Our main focus is on the relation of financial literacy and risk tolerance with the two types of investment decisions. In order to unveil the subtle effects that actual and perceived literacy may have, we use a composite, two-part measure of financial knowledge following Allgood and Walstad (2016). To this end, we first split the sample along the average actual financial literacy into the groups of high, respectively low, actual literacy. We then do the same for the perceived financial literacy to create the groups of high, respectively low, perceived literacy. From these two splits we create four distinct groups of respondents: perceived low / actual low (I), perceived low / actual high (II), perceived high / actual low (III), perceived high / actual high (IV).

Table 2 shows that men display significantly higher actual and perceived financial literacy than women. The table also reports the sample split into the four different literacy groups. Though we see that most respondents are in the perceived high / actual high group, the difference between men and women is here also particularly stark (44% vs. 29%). The perceived low / actual low group, in contrast, is the smallest group for men but the second largest for women. Interestingly, women are more numerous than men in the perceived high / actual low group, implying that it is more likely for women than for men to perceive their financial literacy as above average even though it is actually below average.

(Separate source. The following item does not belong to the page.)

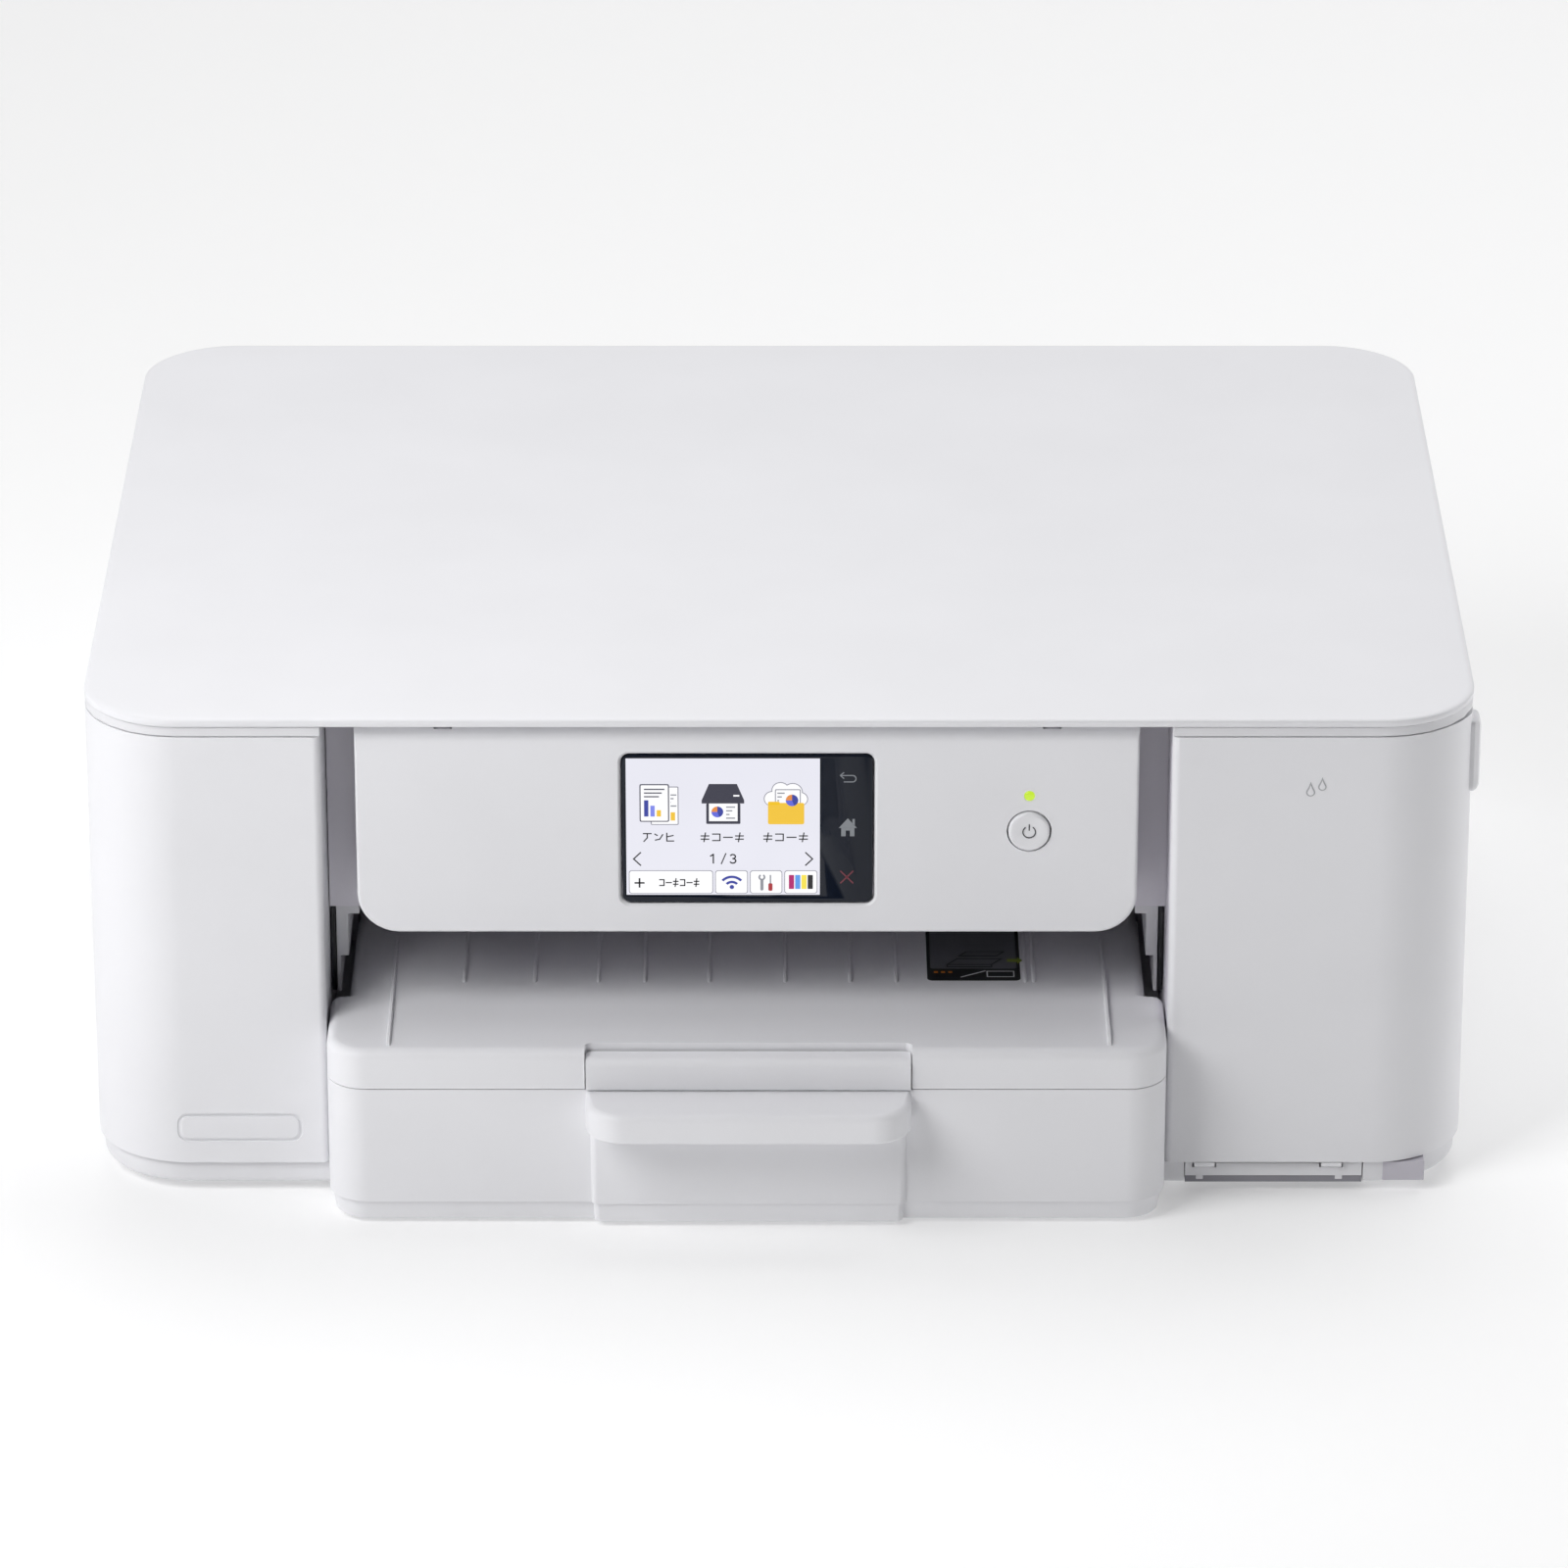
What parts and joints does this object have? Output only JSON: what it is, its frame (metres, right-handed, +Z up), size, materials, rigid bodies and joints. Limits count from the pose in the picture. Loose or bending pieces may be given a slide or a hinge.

As may have been expected, risk tolerance in our sample is significantly higher for men than for women. To treat financial literacy and risk tolerance similarly in our analysis, we will employ dummy variables that indicate whether an individual holds above- or below-average risk tolerance. Splitting the sample along the mean, we hence find that 40% of all men display a risk tolerance that is above average, while only 29% of all women do.